Regarding Russian aircraft, Argentina would likely be reluctant to purchase the Mig-35 due to political and logistical considerations. Any military collaboration with Russia could also lead to US sanctions against the nation.
As a result, it is believed that the LCA Tejas and JF-17 might be leading the competition. JF-17 has already undergone a detailed evaluation by government and FAA officials, unlike India’s LCA Tejas.
Brigadier Xavier Isaac, Chief of FAA General Staff, confirmed in a recent interview that the Argentine Air Force is yet to conduct a thorough study of India’s Tejas aircraft.
Tejas Mk1A and JF-17, he indicated, are the front-runners in the race because they fully adhere to the technical standards established by the military and are suitable with logistics and other support components, one of which is their capacity to execute probe-and-drogue AAR.
India is extensively marketing its Tejas light fighter for the Argentine Air Force. The fighter aircraft was explicitly mentioned in the work plan established by the two nations to strengthen their bilateral cooperation.
In August 2022, India admitted the Government of Argentina had expressed interest in the indigenous Light Combat Aircraft (LCA) “Tejas” produced by the state-owned Hindustan Aeronautics Ltd.
The two nations have also announced to support the exchange of military visits, defense training, and cooperation for the joint manufacturing of defense-related equipment.
Furthermore, the plane could potentially be budget-friendly for the Argentine Air Force.
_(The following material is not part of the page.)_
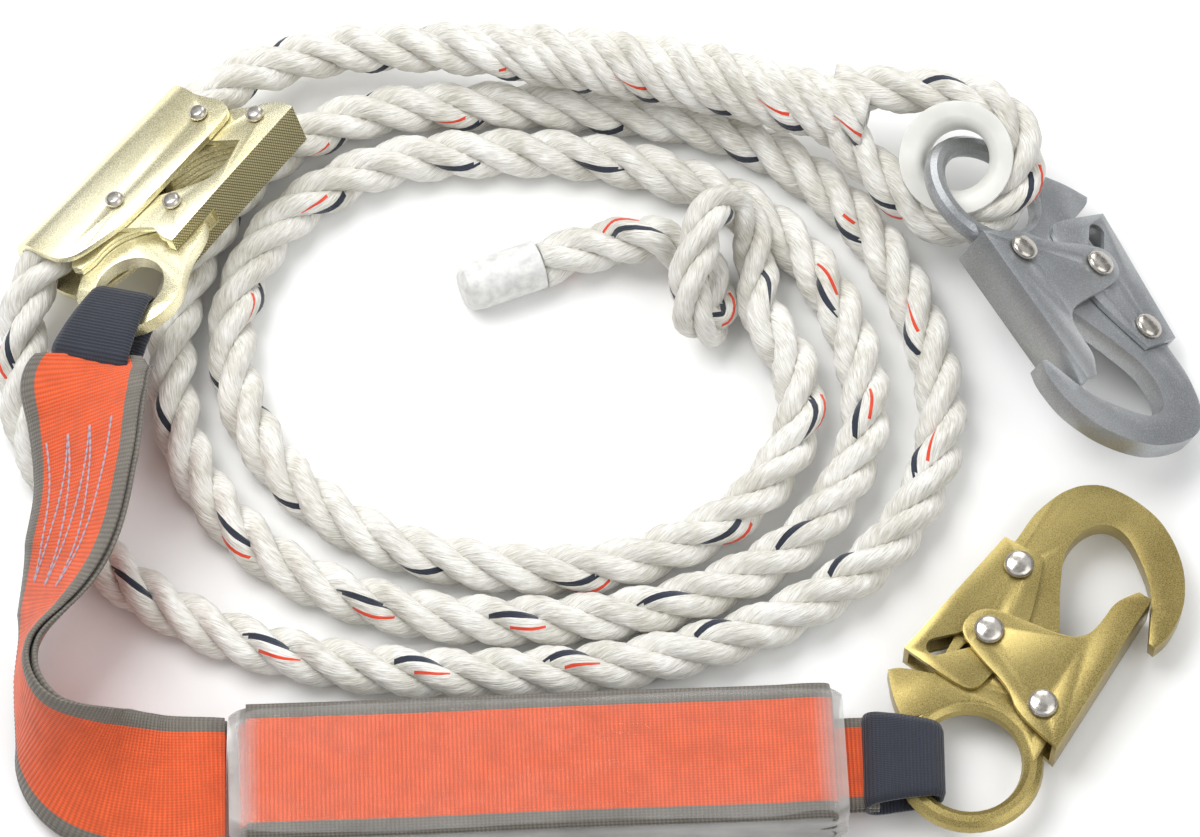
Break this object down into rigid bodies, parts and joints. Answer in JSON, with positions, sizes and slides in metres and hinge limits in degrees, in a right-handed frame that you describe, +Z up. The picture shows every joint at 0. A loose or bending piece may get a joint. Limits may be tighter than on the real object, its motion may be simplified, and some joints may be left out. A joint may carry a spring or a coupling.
{
  "type": "rope grab",
  "caption": "Laminated-cam rope grab on a coiled three-strand lifeline, with a webbing shock-absorbing lanyard and two locking snap hooks",
  "frame": {"origin": "middle of the hardware and lanyard's outline, on the ground that the kit lies on", "axes": "+X to the right along the shock pack, +Y away from the shock pack towards the grab, +Z up"},
  "size_m": [0.3836, 0.2928, 0.0492],
  "materials": {
    "rope": "off-white three-strand synthetic rope with one dark and one red marker yarn",
    "tape": "white shrink tape",
    "nylon": "white moulded nylon",
    "yellow_zinc": "yellow-passivated zinc plate",
    "bronze_zinc": "dark yellow-passivated zinc plate",
    "grey_zinc": "grey zinc plate, fine grained",
    "rivet_steel": "bright rivet heads",
    "navy_webbing": "navy polyester webbing",
    "orange_webbing": "orange polyester webbing with grey edges",
    "film": "clear shrink film"
  },
  "bodies": {
    "lifeline": {"lifeline_rope": "rope", "rope_tail": "rope", "stopper_knot": "rope", "rope_end_tape": "tape", "eye_splice": "rope", "eye_loop": "rope", "thimble": "nylon"},
    "grab_shell": {"rope_shell": "yellow_zinc", "upper_shell_pin": "rivet_steel", "lower_shell_pin": "rivet_steel", "cam_spacer_1": "rivet_steel", "cam_spacer_2": "rivet_steel", "cam_spacer_3": "rivet_steel", "cam_spring": "rivet_steel"},
    "upper_cam": {"upper_cam_plate_1": "yellow_zinc", "upper_cam_plate_2": "yellow_zinc", "upper_cam_plate_3": "yellow_zinc", "upper_cam_plate_4": "yellow_zinc", "upper_cam_plate_5": "yellow_zinc", "upper_lever_pin": "rivet_steel"},
    "lower_cam": {"lower_cam_plate_1": "yellow_zinc", "lower_cam_plate_2": "yellow_zinc", "lower_cam_plate_3": "yellow_zinc", "lower_cam_plate_4": "yellow_zinc", "eye_plate": "yellow_zinc"},
    "grip_lever": {"grip_lever": "yellow_zinc", "lower_lever_pin": "rivet_steel"},
    "lanyard": {"upper_wear_loop": "navy_webbing", "lanyard_strap": "orange_webbing", "strap_back_ply": "orange_webbing", "shock_pack_webbing": "orange_webbing", "shock_pack_cover": "film", "end_strap": "orange_webbing", "end_wear_loop": "navy_webbing"},
    "harness_hook": {"harness_hook_body": "bronze_zinc", "harness_hook_gate_rivet": "rivet_steel", "harness_hook_lock_rivet": "rivet_steel", "harness_hook_gate_spring": "rivet_steel"},
    "harness_gate": {"harness_hook_gate": "bronze_zinc", "harness_hook_link_rivet": "rivet_steel"},
    "harness_lock": {"harness_hook_lock": "bronze_zinc"},
    "anchor_hook": {"anchor_hook_body": "grey_zinc", "anchor_hook_gate_rivet": "rivet_steel", "anchor_hook_lock_rivet": "rivet_steel", "anchor_hook_gate_spring": "rivet_steel"},
    "anchor_gate": {"anchor_hook_gate": "grey_zinc", "anchor_hook_link_rivet": "rivet_steel"},
    "anchor_lock": {"anchor_hook_lock": "grey_zinc"}
  },
  "joints": [
    {"name": "grab_slide", "type": "slide", "parent": "lifeline", "child": "grab_shell", "axis": [0.6225, 0.7826, 0], "range_m": [-0.003, 0.003]},
    {"name": "cam_hinge", "type": "hinge", "parent": "grab_shell", "child": "lower_cam", "pos_m": [-0.15436, 0.08172, 0.02271], "axis": [-0.2418, 0.1924, 0.9511], "range_deg": [-4, 12]},
    {"name": "upper_cam_hinge", "type": "hinge", "parent": "grab_shell", "child": "upper_cam", "pos_m": [-0.12884, 0.11381, 0.02271], "axis": [-0.2418, 0.1924, 0.9511], "range_deg": [-4, 12]},
    {"name": "lever_hinge", "type": "hinge", "parent": "lower_cam", "child": "grip_lever", "pos_m": [-0.13655, 0.08059, 0.02747], "axis": [-0.2418, 0.1924, 0.9511], "range_deg": [-12, 4]},
    {"name": "lanyard_hinge", "type": "hinge", "parent": "lower_cam", "child": "lanyard", "pos_m": [-0.15076, 0.05356, 0.02932], "axis": [-0.2418, 0.1924, 0.9511], "range_deg": [-12, 4]},
    {"name": "harness_hook_swing", "type": "hinge", "parent": "lanyard", "child": "harness_hook", "pos_m": [0.11107, -0.10133, 0.0107], "axis": [0, 0, 1], "range_deg": [-25, 10]},
    {"name": "harness_gate_hinge", "type": "hinge", "parent": "harness_hook", "child": "harness_gate", "pos_m": [0.13368, -0.08497, 0.0107], "axis": [0, 0, 1], "range_deg": [0, 22], "stiffness_Nm_per_rad": 0.06, "springref_deg": -20.05},
    {"name": "harness_lock_hinge", "type": "hinge", "parent": "harness_hook", "child": "harness_lock", "pos_m": [0.12844, -0.03677, 0.0107], "axis": [0, 0, 1], "range_deg": [0, 10.6]},
    {"name": "anchor_hook_swing", "type": "hinge", "parent": "lifeline", "child": "anchor_hook", "pos_m": [0.11357, 0.10247, 0.0272], "axis": [-0.183, -0.4021, 0.8971], "range_deg": [0, 20]},
    {"name": "anchor_gate_hinge", "type": "hinge", "parent": "anchor_hook", "child": "anchor_gate", "pos_m": [0.12876, 0.06388, 0.02839], "axis": [0.4659, 0.2085, 0.8599], "range_deg": [0, 22], "stiffness_Nm_per_rad": 0.06, "springref_deg": -20.05},
    {"name": "anchor_lock_hinge", "type": "hinge", "parent": "anchor_hook", "child": "anchor_lock", "pos_m": [0.17026, 0.04679, 0.01005], "axis": [0.4659, 0.2085, 0.8599], "range_deg": [0, 10.6]}
  ],
  "couplings": [
    {"joint": "upper_cam_hinge", "follows": "cam_hinge", "ratio": 1},
    {"joint": "lever_hinge", "follows": "cam_hinge", "ratio": -1},
    {"joint": "lanyard_hinge", "follows": "cam_hinge", "ratio": -1},
    {"joint": "harness_lock_hinge", "follows": "harness_gate_hinge", "ratio": 0.48},
    {"joint": "anchor_lock_hinge", "follows": "anchor_gate_hinge", "ratio": 0.48}
  ]
}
However, the main obstacle Tejas must overcome is that it incorporates a few British-made components.
Although the Tejas’ original radar was British in origin, experts think India can easily replace it with its domestic Uttam AESA radar. But, British-designed in-flight refueling mechanism in Tejas would be more difficult to replace because it will require structural changes.
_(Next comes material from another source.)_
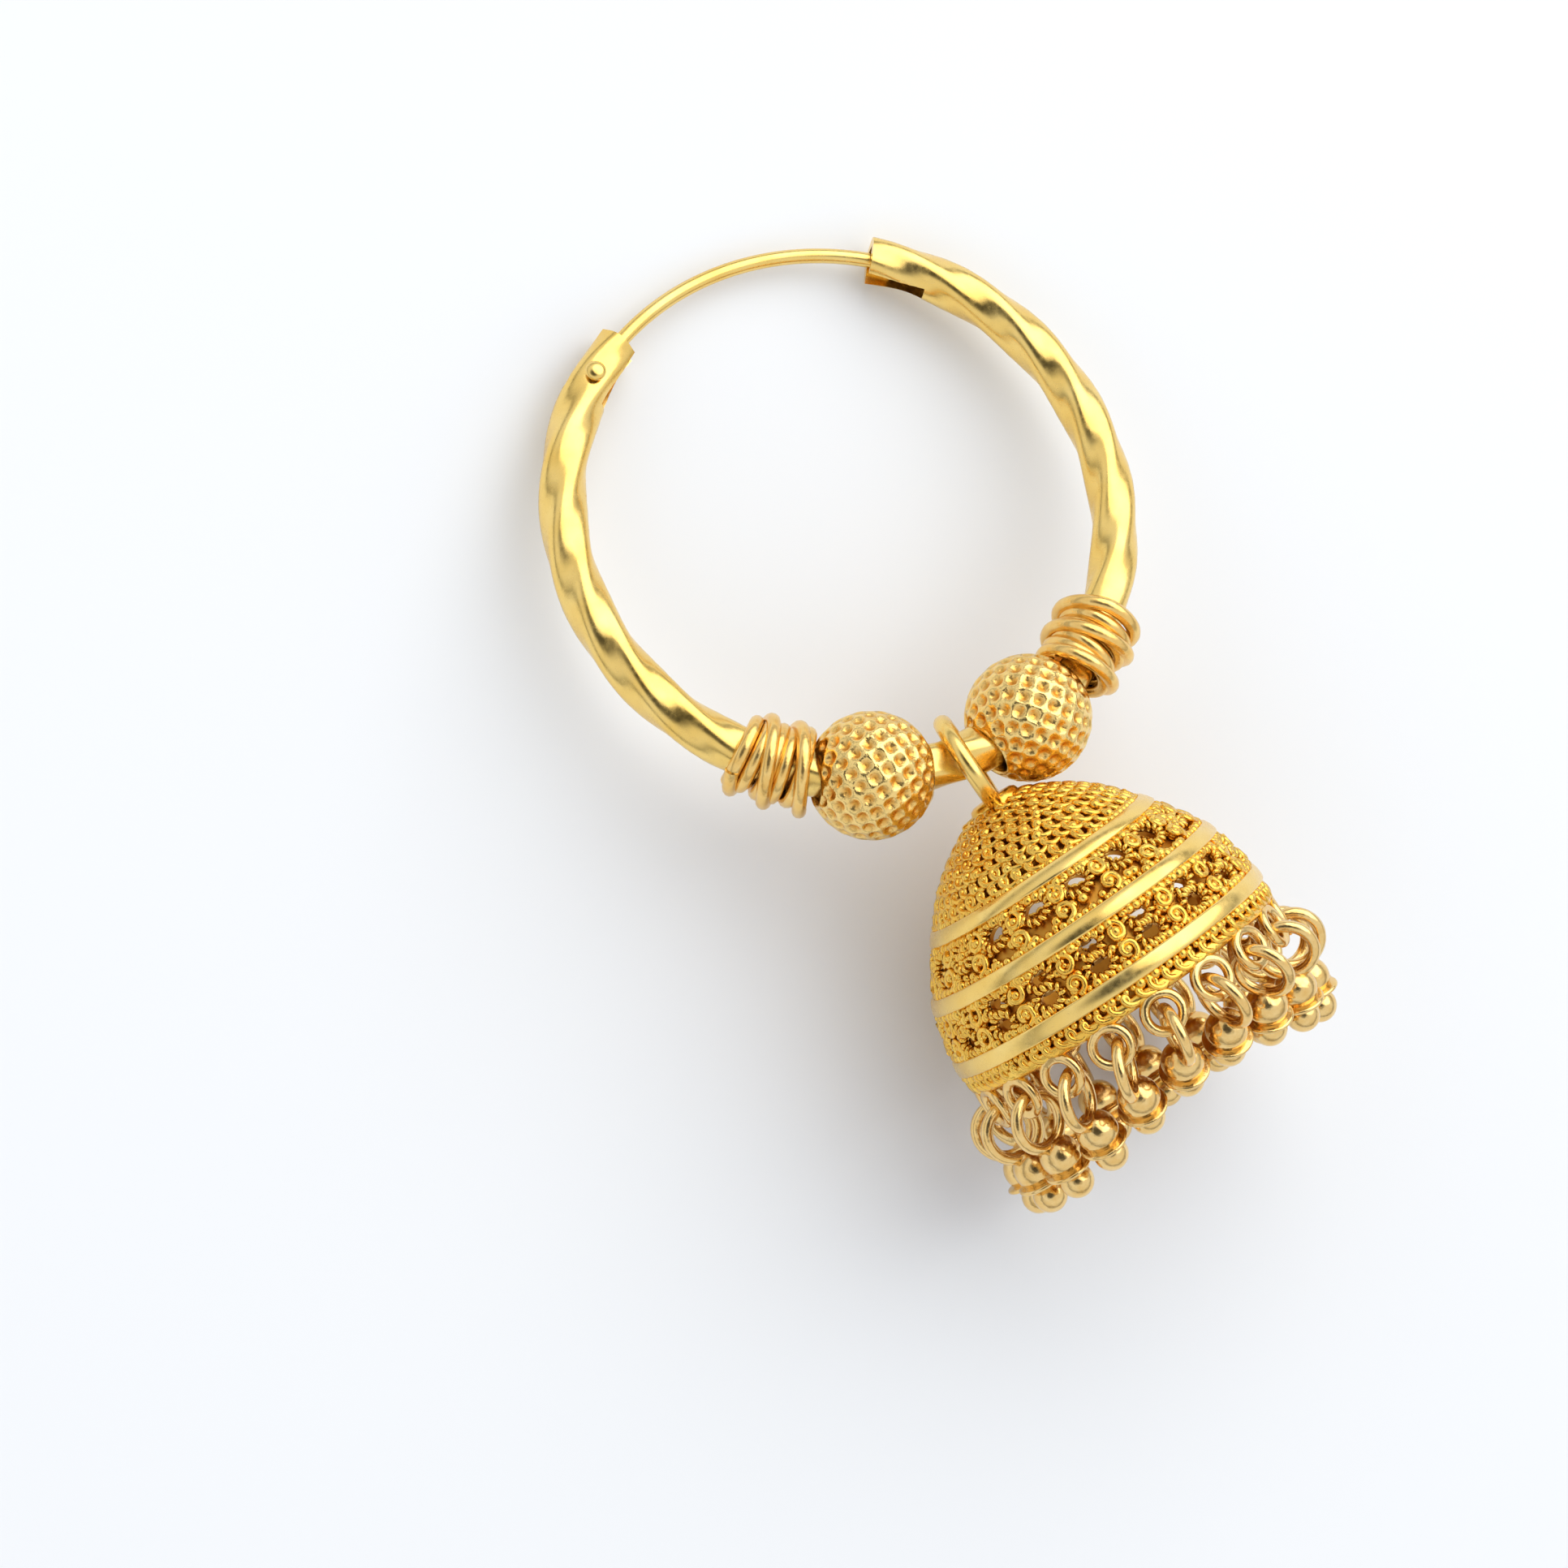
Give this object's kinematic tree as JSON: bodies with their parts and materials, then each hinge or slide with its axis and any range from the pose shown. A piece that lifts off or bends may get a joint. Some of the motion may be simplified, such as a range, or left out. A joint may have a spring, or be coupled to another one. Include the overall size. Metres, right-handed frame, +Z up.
{
  "type": "jhumka earring",
  "caption": "Hoop earring with a hinged ear wire, wire-wound beads and an openwork bell fringed with small ball drops, lying on its side.",
  "frame": {"origin": "centre of the bounding box at the surface it lies on", "axes": "+Z up from the surface, +Y from the bell towards the hoop's ear wire, +X along the hoop's width"},
  "size_m": [0.03, 0.0494, 0.0192],
  "materials": {
    "polished_gold": "polished yellow gold",
    "wound_gold": "drawn wire, satin",
    "textured_gold": "dimpled and grained",
    "filigree_gold": "granulated openwork with plain bands",
    "drop_gold": "polished small balls and rings"
  },
  "bodies": {
    "root": {"hoop_tube": "polished_gold", "hinge_rivet": "polished_gold", "wire_wrap_left": "wound_gold", "wire_wrap_right": "wound_gold", "bead_left": "textured_gold", "bead_right": "textured_gold", "bell": "filigree_gold", "drop_01": "drop_gold", "drop_02": "drop_gold", "drop_03": "drop_gold", "drop_04": "drop_gold", "drop_05": "drop_gold", "drop_06": "drop_gold", "drop_07": "drop_gold", "drop_08": "drop_gold", "drop_09": "drop_gold", "drop_10": "drop_gold", "drop_11": "drop_gold", "drop_12": "drop_gold", "drop_13": "drop_gold", "drop_14": "drop_gold", "drop_15": "drop_gold", "drop_16": "drop_gold", "drop_17": "drop_gold", "drop_18": "drop_gold"},
    "ear_wire": {"ear_wire": "polished_gold"}
  },
  "joints": [
    {"name": "ear_wire_hinge", "type": "hinge", "parent": "root", "child": "ear_wire", "pos_m": [-0.00894, 0.02116, 0.00175], "axis": [0, -0.2748, -0.9615], "range_deg": [0, 60]}
  ]
}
The jet also has a British-made ejection seat and replacing it would cost a lot of money to redesign the cabin. Nevertheless, Hindustan Aeronautics Limited assured Argentina that it would replace all British-origin parts to address Argentina’s concerns about the UK embargo.
Isaac said that Argentina plans to conduct an in-depth evaluation of Tejas and determine its viability by the end of October.
JF-17 Leading The Race?
Argentine requirements have highlighted the Sino-Pakistani JF-17 Thunder aircraft and demonstrated its advantages over competitors. The aircraft has also generated considerable interest from Argentina.
Although ejection seats are standard on Pakistani JF-17s built by British Martin-Baker, China has a viable domestic replacement for the British seat.
General Juan Martin Paleo, the Chief of the Joint Staff of Argentine armed forces, recently visited Pakistan. Paleo also toured the Pakistan Aeronautical Complex (PAC) at Kamra and learned more about the JF-17 fighter aircraft.
Since the JF-17 contains no British components, it holds an advantage over India’s LCA Tejas.
That being said, the Argentine Air Chief stated that the country would formally declare the winner by the end of 2022 after all assessments and thorough research with comparative analysis for all platforms have been completed.